As a Nadefa board member I represent all states and our industry as a whole. I don’t believe in taking gambles to potentially jeopardize the industry in a state. If we gamble and lose, then what, we lose another state that is involved in the industry. Timing is everything in politics and the timing is wrong in Alabama. I have said this once and I will say it again; I would rather open up new states with closed borders or semi-closed borders than not open them at all.
Sure ideally every state would have free trade and allow deer farming in the U.S., and it wouldn’t affect my business at all. But let’s get back to reality here!!! In Texas, Alabama, West Virginia, Michigan you can’t bring whitetail deer into the state. In Indiana you can’t bring deer into the state if you’re from a CWD state. You can’t raise Whitetails or it is very restricted to the point there is no industry in Mississippi, Georgia, Tennessee, North Carolina, South Carolina, Virginia, Massachusetts, Vermont, Rhode Island, Maine, Nebraska, South Dakota, Montana, Wyoming, Colorado, New Mexico, Arizona, California, Nevada, Washington, Hawaii, Alaska, Oregon.

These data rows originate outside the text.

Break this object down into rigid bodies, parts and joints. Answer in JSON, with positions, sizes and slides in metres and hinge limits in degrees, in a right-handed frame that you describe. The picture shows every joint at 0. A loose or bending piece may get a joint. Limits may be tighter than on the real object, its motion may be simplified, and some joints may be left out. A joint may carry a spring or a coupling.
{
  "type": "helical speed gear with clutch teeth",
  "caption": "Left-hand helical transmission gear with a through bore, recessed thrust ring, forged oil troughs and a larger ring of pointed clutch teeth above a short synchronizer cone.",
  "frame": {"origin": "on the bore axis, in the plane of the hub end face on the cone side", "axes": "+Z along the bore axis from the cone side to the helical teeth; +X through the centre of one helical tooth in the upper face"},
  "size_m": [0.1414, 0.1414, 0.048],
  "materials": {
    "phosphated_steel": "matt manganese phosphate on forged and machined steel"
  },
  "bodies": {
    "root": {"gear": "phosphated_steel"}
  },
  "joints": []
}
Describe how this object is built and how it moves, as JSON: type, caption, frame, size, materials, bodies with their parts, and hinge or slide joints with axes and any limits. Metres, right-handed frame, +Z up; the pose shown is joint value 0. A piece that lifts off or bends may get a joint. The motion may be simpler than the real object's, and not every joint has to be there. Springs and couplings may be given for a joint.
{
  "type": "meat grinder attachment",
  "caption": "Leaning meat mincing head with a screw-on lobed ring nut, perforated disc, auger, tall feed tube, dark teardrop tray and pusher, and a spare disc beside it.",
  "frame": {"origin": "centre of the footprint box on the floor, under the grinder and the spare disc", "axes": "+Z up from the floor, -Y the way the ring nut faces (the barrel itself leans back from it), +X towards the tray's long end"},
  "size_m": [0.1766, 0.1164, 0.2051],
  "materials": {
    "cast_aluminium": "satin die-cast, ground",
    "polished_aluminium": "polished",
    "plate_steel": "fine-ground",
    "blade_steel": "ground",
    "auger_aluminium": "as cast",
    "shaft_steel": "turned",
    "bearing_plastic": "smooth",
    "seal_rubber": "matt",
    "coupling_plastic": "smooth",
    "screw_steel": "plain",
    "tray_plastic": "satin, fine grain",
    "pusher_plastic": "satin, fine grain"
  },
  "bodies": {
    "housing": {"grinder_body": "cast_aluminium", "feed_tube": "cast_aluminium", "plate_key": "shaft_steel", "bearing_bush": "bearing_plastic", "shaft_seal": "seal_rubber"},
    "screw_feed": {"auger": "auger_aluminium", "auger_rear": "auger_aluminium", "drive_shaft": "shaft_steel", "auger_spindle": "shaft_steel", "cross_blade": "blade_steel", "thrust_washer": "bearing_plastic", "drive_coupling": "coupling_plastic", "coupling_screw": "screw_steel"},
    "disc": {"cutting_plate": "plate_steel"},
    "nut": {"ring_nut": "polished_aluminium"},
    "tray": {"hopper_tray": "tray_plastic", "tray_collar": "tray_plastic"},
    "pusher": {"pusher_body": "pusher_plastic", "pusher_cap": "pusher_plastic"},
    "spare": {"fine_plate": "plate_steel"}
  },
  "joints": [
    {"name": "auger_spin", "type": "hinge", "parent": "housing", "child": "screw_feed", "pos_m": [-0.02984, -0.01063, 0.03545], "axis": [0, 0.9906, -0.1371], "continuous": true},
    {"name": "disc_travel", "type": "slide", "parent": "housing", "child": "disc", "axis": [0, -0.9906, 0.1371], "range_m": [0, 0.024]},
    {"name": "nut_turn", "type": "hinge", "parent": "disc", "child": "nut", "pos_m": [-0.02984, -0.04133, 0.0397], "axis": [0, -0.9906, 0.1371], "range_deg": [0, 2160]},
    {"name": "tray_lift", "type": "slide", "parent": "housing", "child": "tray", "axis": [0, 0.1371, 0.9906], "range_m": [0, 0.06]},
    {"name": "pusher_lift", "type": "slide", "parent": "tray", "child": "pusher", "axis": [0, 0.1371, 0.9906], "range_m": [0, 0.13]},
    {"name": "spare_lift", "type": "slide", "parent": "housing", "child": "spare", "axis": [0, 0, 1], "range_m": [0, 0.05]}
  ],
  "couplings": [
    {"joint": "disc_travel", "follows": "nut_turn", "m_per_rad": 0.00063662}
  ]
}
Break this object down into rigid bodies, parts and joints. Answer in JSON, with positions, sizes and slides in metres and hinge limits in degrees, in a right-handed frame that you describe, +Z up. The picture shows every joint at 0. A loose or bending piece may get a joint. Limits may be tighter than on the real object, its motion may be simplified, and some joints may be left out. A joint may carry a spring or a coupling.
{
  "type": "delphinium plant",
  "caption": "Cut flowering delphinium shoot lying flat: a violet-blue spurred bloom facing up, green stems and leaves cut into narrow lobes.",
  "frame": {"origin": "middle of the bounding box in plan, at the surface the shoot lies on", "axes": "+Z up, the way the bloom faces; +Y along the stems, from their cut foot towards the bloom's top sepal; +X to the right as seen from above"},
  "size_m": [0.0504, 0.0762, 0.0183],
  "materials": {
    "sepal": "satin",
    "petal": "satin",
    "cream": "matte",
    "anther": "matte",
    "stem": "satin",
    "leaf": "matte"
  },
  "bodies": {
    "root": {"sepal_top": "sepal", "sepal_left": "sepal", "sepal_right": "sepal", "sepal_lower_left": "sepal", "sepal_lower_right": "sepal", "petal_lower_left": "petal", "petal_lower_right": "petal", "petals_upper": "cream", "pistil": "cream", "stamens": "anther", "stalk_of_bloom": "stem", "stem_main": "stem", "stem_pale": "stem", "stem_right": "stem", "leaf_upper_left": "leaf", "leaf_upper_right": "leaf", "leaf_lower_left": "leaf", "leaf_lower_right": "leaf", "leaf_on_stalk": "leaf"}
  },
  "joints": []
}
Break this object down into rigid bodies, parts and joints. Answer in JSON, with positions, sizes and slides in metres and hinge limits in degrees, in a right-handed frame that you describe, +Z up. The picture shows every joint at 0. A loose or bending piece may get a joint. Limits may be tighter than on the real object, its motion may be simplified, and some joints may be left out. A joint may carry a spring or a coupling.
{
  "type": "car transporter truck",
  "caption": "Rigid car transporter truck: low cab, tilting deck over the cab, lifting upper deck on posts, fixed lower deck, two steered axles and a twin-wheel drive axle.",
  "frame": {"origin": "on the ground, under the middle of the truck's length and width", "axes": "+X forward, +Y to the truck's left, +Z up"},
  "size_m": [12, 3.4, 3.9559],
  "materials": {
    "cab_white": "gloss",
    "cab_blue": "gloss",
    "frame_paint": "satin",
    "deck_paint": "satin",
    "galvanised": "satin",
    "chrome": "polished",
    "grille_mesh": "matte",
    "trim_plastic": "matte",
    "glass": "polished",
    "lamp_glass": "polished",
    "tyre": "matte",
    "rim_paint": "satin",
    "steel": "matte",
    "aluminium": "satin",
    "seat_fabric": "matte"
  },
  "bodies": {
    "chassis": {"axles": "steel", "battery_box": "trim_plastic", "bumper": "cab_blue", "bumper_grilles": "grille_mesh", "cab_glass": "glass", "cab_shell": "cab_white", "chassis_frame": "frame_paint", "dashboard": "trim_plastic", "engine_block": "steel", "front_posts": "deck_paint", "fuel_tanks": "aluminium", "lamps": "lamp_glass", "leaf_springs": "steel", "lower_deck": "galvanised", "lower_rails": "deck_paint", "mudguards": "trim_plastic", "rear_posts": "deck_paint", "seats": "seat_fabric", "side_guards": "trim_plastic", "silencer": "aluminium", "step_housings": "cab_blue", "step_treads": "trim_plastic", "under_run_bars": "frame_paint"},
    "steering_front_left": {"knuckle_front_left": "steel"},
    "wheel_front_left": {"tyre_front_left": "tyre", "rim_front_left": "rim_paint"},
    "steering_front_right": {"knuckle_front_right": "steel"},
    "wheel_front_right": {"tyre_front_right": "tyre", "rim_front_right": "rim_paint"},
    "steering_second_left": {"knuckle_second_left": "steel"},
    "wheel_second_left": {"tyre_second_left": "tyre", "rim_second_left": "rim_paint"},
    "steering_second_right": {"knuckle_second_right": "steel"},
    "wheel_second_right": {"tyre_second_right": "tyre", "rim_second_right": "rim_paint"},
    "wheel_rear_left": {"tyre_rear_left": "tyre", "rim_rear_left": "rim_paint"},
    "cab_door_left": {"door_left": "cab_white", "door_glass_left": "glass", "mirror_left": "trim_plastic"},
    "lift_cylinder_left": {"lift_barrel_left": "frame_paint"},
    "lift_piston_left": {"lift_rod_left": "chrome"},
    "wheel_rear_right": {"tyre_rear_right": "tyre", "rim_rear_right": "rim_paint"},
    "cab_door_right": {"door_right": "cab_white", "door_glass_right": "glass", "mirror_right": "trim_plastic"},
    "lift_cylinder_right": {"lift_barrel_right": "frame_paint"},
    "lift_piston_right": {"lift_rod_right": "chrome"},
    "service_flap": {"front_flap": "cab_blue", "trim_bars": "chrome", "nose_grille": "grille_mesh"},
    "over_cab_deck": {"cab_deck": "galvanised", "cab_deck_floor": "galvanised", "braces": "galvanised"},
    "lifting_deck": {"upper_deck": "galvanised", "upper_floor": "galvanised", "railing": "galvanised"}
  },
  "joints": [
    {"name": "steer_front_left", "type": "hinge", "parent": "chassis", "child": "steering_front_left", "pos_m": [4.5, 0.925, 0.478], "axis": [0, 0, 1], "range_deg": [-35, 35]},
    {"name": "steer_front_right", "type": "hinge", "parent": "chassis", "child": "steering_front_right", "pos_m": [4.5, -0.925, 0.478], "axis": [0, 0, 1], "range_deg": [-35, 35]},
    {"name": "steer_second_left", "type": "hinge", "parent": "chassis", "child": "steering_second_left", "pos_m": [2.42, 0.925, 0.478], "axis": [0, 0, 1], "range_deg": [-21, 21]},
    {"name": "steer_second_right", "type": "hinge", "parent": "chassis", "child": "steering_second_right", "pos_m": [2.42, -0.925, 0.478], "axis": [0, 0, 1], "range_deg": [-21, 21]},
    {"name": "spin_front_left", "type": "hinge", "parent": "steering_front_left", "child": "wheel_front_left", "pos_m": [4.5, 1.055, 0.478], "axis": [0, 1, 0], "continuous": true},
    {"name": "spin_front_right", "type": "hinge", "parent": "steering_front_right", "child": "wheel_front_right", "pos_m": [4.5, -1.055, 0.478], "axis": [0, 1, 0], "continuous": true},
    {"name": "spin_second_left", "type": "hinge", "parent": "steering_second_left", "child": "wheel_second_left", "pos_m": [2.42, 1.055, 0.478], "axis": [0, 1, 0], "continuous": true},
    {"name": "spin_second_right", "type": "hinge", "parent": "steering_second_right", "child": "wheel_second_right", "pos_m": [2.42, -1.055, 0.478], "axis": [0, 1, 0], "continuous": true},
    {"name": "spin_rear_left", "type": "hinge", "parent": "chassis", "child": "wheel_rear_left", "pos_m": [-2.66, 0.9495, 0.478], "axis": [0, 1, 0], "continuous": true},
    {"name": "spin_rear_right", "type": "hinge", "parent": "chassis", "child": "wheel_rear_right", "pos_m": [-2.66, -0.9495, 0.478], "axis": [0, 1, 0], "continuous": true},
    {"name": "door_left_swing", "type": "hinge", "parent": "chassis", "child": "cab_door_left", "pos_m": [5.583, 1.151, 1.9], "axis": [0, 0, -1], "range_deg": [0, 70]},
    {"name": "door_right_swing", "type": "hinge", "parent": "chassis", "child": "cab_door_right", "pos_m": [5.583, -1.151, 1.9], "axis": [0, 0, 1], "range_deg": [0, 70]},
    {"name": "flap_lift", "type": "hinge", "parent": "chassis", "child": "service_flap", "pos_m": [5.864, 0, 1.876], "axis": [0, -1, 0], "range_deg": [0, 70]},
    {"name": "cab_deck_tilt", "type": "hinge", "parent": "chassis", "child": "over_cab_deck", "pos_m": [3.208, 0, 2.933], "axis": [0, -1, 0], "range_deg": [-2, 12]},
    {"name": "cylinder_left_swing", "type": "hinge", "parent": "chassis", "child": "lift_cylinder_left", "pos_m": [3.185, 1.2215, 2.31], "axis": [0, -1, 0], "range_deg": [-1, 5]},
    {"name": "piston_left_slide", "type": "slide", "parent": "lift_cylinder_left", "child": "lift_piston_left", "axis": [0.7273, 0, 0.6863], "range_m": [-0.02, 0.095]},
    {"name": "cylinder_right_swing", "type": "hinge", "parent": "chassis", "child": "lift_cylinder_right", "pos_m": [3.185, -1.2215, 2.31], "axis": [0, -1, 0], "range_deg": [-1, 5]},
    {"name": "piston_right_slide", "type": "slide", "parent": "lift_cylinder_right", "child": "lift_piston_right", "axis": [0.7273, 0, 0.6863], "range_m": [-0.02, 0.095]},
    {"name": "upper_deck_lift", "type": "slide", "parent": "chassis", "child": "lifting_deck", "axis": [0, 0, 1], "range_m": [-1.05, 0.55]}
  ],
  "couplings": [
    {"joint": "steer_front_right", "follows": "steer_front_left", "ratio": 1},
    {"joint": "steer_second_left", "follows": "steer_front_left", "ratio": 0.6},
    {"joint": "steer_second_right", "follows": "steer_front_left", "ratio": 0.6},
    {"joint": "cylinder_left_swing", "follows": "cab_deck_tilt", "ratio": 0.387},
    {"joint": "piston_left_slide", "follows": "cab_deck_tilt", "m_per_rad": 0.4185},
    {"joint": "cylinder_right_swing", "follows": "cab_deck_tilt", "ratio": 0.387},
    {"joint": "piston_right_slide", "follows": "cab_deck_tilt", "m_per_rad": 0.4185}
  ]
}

My goal is to open new states to deer farming. There is strength in numbers, and we need to expand the industry into new states, no matter if the borders are open or not. Ideally it would help the new state to get the genetics advantage of being able to bring deer in, however if the state says no to open borders, then lets open up the deer industry with closed borders or partially closed borders. The indirect economic impact is huge, and that is what we need to push, it will create jobs. If the borders are open great, if not that is fine also, then they can buy semen, and fence, out of state guys can buy deer and keep them on your farm and we have now have a new state in the industry to help us fight the antis (Peta and Humane Society).
The history on Alabama is it’s never been legal to bring whitetails into the state. Alabama has always had closed borders along with its neighboring states. When CWD came out, they put a moratorium on deer breeders in our state, basically eliminating the deer industry. A group of us put together legislation to get the moratorium lifted and now we are working to continue to improve our industry in the state. We are 15-20 yrs behind the rest of the states on regs and laws. However we are continuing to work on the laws and regs in our state.
As far as me making money off the borders being shut, that is just not true, and has no logic. I sell deer for more money in other states than I do in Alabama, which is a fact. I could buy shooters at a lot more reasonable price for our hunting preserve. (right now I pay 70% ). So that argument is bogus.
But I will not do is jeopardize the whole industry and everything we have worked hard for just to try and open the borders at the wrong time. There are a lot of farmers, ranches, and good people that have a lot of money invested for me to gamble with legislation that could put the entire state out of business, and that is foolish. I will not do it, and if that offends you, then vote for someone else. I am for the deer industry in every state: you just have to decide if you’re for the whole industry or just the fortunate people from states with more fortunate regulations and laws.